説話を語りながら影絵を演ずる老人に対し「何のために誰のために行っているのか」と問うと「自分自身のためにそして多くの精霊たちのために星の光を通して宇宙と会話している」「何かを、宇宙からこの世界へ返すのだ」と応える。その時、「私は意識の彼方からやってくるものがあるのを感じ」、何も現われないスクリーンを眺め続けると「そこにやがて何かを見出したように思った」と書かれている。

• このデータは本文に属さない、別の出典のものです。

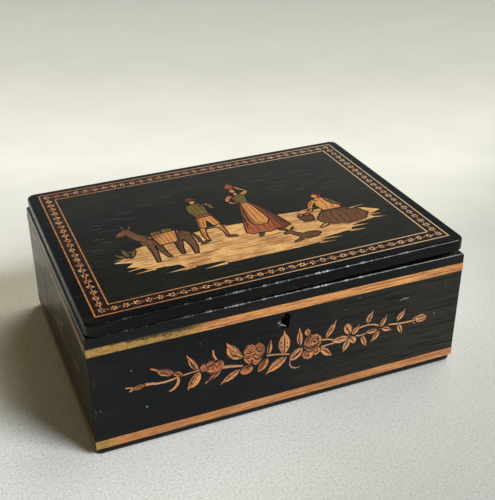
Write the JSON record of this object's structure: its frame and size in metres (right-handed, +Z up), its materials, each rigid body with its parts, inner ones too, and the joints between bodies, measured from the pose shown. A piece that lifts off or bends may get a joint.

基本的には老人の在り方に象徴されているのは「宇宙(見えない大いなる力)と交感」である。意識を超えたものに対する「宇宙・自然の摂理へ畏れ(問一・二)」から「共にある、そのものとの交感」への展開ととらえる事はできないか。それは傍線部ウの手前にある、聴くということは記憶や知識の範囲でその行為を意味づけることを超える「音の内に在るということで、音そのものと化すこと」という在り方が重ねられる

「何か」も難しいが、冒頭、筆者は自分の作曲家としての営みの意味について触れており、老人への「何のために誰のために行っているのか」という問いかけもそれに重なっているか。設問三のフランス人の音楽に対する考え方とも対になっている。これらを踏まえるとこの文章は自分の作曲家としての在り方について述べていると考えられ、それが見出した「何か」だと捉えてみたい。

■解答例:影絵を演じながら宇宙と会話するという老人の姿に、知を離れ意識を超えた次元で対象音そのものと一体になる自分の目指す音楽の在り方を見たということ。